How will we reach people who are weak if we appear never to be so? How will we reach the vulnerable if our guard is always up? How will we reach the unchurched unless we can lose our church clothes and adapt our practised church language, which will be like a foreign language to many others? How will we reach the addict unless we confess our own struggles with addiction? How will we identify with those who are troubled by lust, if we seem above temptation? How will we reach those whose lives are filled with rage, unless we admit to the thin veneer of respectability that covers our own at times? The answer to all those questions is the same – we can’t and we won’t.

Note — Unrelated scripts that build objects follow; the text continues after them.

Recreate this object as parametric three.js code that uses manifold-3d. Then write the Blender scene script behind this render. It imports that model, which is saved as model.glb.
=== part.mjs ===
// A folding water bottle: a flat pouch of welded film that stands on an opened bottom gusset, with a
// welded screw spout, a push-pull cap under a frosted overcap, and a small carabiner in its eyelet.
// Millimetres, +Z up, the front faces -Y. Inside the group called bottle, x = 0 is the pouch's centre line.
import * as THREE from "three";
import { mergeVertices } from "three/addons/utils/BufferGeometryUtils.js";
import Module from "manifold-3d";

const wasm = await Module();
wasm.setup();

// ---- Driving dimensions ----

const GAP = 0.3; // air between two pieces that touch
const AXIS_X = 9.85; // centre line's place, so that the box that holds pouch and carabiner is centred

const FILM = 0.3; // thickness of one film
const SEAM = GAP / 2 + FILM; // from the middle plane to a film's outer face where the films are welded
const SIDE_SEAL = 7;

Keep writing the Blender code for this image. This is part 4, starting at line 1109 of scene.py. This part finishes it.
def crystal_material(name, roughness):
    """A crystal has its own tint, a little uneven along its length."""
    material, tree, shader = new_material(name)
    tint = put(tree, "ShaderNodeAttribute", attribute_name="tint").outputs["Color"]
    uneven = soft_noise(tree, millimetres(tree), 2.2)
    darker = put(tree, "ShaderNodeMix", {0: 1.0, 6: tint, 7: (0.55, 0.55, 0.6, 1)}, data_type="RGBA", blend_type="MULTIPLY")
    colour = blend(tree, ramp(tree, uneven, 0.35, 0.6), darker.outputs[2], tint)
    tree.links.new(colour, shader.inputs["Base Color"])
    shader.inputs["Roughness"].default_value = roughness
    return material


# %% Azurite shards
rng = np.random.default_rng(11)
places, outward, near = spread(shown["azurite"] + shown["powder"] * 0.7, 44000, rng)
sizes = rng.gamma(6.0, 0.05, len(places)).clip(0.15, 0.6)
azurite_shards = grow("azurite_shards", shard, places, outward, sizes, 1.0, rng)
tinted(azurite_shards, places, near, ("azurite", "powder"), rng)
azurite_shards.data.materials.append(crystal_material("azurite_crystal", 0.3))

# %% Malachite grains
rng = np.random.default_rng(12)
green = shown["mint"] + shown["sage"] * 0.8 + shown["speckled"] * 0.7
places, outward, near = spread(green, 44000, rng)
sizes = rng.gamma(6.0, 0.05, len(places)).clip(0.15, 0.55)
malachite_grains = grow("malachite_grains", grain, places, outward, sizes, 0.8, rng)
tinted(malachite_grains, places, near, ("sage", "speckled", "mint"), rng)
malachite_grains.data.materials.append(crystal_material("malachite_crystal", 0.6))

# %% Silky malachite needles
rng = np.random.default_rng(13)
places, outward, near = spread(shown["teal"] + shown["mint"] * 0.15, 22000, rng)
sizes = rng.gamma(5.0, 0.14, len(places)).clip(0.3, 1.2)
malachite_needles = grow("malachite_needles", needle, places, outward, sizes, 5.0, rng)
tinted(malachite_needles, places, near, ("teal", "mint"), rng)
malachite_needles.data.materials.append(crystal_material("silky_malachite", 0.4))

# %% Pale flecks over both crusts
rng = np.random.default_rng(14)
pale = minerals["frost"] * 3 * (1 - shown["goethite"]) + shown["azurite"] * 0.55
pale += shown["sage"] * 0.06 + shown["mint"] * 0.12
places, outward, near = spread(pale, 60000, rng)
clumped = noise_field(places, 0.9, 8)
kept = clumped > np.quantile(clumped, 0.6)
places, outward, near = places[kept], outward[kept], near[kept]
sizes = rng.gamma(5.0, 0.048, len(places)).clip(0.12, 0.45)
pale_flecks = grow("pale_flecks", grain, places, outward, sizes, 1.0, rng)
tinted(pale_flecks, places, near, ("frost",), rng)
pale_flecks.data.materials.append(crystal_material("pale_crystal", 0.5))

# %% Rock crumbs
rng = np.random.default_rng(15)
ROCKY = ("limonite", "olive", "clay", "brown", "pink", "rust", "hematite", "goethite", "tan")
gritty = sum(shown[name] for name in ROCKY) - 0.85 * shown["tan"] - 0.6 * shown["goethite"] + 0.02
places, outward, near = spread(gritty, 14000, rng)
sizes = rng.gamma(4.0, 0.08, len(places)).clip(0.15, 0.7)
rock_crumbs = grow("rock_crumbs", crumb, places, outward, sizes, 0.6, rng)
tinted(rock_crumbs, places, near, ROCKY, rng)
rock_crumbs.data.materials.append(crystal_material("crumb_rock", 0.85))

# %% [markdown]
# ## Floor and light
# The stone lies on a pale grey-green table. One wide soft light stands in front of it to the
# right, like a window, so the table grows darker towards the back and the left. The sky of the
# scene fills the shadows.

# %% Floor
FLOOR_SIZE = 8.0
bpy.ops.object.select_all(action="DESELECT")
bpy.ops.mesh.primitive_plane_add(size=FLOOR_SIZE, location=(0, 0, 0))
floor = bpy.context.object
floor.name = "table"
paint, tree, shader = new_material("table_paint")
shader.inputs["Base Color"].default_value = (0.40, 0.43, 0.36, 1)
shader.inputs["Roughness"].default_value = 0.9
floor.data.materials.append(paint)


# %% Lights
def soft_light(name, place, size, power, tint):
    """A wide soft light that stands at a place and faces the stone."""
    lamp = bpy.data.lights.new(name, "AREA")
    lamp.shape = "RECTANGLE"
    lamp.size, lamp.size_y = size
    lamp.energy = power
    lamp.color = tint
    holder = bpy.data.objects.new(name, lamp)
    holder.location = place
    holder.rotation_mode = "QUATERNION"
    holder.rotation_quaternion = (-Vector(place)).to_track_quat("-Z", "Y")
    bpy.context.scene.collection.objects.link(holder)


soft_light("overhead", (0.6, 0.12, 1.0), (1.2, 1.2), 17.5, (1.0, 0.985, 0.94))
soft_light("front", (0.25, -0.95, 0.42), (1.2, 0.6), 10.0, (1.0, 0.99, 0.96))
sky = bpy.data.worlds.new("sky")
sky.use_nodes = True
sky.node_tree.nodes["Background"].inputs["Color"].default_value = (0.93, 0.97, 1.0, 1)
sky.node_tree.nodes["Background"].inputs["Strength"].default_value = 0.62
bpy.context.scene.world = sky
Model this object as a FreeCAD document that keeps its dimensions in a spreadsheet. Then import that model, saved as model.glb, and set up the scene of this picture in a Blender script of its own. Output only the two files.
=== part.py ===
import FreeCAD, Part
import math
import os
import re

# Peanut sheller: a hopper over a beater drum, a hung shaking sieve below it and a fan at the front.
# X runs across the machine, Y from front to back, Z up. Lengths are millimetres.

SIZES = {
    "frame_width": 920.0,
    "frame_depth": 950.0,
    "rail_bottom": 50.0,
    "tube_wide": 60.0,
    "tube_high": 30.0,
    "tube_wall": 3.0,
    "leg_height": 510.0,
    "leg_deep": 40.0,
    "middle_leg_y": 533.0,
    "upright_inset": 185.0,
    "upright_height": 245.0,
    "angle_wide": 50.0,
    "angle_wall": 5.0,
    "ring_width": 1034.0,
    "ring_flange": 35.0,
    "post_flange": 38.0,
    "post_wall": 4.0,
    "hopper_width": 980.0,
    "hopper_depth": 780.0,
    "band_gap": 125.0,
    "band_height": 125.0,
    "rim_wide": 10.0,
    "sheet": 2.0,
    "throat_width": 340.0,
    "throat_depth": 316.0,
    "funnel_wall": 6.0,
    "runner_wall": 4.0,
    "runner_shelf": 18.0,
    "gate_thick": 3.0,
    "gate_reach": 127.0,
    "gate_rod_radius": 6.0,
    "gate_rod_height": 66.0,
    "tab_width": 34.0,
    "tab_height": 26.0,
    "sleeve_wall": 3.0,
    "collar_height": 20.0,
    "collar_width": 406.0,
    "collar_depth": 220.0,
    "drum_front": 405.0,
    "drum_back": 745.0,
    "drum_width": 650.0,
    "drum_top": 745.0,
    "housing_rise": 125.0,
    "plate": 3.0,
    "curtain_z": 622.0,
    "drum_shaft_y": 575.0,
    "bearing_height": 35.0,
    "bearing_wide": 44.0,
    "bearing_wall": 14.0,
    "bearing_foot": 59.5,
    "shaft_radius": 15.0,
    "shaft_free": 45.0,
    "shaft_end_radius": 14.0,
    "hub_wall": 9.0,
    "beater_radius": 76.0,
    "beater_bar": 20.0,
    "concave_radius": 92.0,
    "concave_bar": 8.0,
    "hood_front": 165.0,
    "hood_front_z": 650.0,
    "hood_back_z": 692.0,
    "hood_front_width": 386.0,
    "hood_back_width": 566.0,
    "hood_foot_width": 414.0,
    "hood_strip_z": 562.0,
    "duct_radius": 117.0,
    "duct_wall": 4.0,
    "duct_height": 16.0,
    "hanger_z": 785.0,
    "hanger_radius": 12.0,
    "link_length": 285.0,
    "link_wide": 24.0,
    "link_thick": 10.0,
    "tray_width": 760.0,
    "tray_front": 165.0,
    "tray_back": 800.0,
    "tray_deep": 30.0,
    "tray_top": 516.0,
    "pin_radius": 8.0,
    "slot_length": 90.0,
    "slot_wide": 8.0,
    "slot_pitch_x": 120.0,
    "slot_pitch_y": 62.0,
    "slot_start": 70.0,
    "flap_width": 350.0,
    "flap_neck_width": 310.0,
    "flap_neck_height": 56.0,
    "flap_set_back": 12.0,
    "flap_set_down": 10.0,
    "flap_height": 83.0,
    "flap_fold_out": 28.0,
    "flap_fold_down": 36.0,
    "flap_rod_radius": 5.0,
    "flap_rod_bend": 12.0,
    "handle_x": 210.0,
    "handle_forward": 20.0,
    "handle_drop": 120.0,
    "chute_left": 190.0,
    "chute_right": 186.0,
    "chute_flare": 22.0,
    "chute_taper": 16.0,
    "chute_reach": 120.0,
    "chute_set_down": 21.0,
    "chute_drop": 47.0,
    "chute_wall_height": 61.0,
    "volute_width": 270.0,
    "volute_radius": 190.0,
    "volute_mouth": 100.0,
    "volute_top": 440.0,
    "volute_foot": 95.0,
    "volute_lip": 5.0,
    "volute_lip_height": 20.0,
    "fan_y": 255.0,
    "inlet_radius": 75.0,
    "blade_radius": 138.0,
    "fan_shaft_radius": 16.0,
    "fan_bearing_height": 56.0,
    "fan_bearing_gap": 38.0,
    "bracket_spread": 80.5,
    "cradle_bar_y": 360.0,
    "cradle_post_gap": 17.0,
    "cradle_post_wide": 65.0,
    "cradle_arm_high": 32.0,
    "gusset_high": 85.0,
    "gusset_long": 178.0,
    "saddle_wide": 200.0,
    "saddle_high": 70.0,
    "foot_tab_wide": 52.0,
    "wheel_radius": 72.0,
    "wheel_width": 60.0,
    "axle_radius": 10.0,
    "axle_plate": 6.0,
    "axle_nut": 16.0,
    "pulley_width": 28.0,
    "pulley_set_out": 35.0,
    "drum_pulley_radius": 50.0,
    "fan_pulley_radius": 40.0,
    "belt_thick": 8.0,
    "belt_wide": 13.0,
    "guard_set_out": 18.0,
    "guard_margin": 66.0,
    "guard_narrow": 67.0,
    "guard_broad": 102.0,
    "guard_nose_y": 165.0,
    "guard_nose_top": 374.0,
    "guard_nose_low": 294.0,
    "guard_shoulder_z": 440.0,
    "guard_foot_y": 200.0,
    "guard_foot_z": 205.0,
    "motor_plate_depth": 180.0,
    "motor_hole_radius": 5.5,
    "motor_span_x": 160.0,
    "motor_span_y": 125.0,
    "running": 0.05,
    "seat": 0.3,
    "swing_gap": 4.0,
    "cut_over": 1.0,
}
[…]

When we consider such things, the painful reminders of our own experience, in the past and, all too often, carried by us in the present, it can be really raw. But what light is shined into our darkness by the reach of the Good News. Even the failings and shortcomings of our lives can be used by our Lord for good (as Romans 8:28). If we are pliable in his hand then those things that have shaped our lives – those things that still make us all too human – those things that underline just how previously lost we were, before Jesus stopped us in our tracks – those things can make us more able to identify with those who are lost – adrift from Christ Jesus still.

Brothers and sisters, let us not shy away from God’s revealing light. Let it illuminate the dark corners of our hearts for others to see. It may bring shame to us, but won’t it be worth it if it serves to win some for our Saviour? Then we will know the reality of what Jesus promised in a way which is full and complete.

Jesus said (John 8:12), ‘I am the light of the world. Whoever follows me will never walk in darkness, but will have the light of life’.